▸ DIRECTIONS
Count every line that has "picture" in it and give the total, nothing more.

▸ DATA EXTRACT

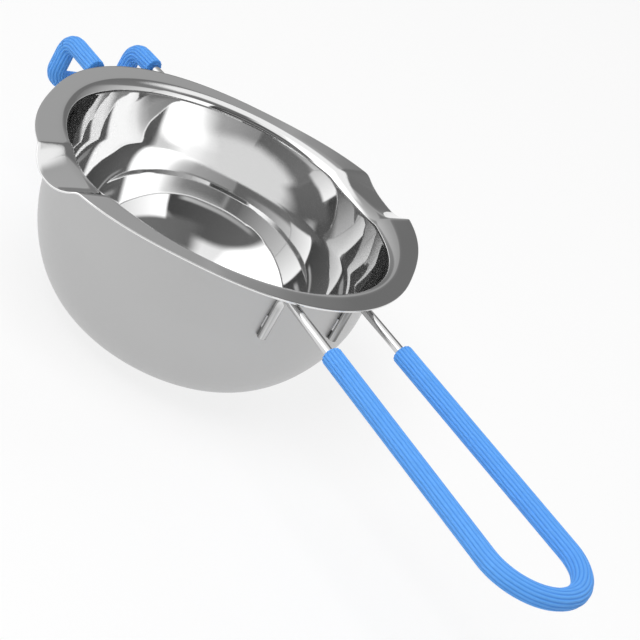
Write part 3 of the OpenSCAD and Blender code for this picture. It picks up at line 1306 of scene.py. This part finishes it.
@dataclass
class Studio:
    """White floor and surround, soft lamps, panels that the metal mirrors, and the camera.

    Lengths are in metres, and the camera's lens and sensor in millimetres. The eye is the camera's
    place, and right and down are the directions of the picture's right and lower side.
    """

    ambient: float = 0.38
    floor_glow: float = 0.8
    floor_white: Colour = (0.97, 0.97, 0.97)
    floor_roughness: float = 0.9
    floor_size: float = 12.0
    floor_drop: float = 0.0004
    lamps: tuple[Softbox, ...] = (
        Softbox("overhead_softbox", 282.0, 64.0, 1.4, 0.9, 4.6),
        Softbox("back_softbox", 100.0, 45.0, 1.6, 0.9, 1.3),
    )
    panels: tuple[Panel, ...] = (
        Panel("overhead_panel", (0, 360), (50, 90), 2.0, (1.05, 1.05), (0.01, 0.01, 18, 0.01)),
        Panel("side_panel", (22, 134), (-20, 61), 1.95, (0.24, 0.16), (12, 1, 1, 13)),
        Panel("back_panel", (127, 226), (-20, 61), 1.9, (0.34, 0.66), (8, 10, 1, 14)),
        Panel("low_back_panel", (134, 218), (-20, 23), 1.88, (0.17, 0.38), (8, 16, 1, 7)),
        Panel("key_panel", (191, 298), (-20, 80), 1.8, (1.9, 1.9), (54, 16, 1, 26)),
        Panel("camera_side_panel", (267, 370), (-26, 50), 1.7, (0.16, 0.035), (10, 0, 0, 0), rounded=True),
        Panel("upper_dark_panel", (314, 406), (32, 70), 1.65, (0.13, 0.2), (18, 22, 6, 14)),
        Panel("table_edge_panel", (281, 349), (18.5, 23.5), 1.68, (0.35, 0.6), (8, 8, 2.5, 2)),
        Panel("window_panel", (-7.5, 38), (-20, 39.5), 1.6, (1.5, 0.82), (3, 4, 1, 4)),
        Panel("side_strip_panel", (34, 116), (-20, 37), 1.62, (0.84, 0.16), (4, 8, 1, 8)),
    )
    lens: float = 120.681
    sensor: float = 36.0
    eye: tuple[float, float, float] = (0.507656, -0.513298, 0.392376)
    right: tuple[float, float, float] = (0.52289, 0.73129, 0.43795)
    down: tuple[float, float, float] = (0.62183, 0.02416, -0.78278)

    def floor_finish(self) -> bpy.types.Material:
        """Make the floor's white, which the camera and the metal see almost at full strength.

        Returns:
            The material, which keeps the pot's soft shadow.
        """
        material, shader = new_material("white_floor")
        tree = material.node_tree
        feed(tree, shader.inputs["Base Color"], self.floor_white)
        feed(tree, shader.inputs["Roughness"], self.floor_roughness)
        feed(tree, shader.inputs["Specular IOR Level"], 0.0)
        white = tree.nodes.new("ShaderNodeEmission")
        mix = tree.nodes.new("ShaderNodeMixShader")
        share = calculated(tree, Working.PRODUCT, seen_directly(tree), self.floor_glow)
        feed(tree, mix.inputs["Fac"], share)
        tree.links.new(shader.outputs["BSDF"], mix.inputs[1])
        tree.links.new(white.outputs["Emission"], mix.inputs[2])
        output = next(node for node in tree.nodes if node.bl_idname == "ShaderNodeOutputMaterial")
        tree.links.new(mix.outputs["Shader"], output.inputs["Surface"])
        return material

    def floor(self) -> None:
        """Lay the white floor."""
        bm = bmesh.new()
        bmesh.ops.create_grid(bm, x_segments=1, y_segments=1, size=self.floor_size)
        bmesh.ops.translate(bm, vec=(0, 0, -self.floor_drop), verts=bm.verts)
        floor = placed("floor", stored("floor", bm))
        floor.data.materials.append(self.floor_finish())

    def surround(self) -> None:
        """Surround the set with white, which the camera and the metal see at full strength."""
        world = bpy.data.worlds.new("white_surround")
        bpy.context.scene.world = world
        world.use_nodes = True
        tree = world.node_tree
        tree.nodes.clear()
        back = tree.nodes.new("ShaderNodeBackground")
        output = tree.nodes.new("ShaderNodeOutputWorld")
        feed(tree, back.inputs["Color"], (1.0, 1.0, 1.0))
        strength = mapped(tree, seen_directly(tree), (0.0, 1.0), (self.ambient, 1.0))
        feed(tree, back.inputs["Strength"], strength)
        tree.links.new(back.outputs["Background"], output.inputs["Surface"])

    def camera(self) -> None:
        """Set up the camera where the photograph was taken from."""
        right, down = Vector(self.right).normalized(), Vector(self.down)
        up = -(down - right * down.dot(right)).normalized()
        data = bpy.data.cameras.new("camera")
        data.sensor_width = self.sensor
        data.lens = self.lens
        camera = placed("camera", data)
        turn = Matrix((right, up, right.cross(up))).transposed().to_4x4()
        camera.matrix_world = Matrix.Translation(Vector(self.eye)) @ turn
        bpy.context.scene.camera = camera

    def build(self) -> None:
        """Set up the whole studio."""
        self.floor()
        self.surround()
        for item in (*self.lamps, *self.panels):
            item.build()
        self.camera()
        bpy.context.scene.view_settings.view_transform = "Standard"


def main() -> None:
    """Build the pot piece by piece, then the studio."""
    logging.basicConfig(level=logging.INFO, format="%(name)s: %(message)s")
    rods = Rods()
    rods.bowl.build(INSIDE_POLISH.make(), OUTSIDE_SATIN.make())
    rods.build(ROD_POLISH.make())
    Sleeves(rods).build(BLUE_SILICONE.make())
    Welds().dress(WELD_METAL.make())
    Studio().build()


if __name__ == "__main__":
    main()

▸ RESULT FOR THIS TASK
2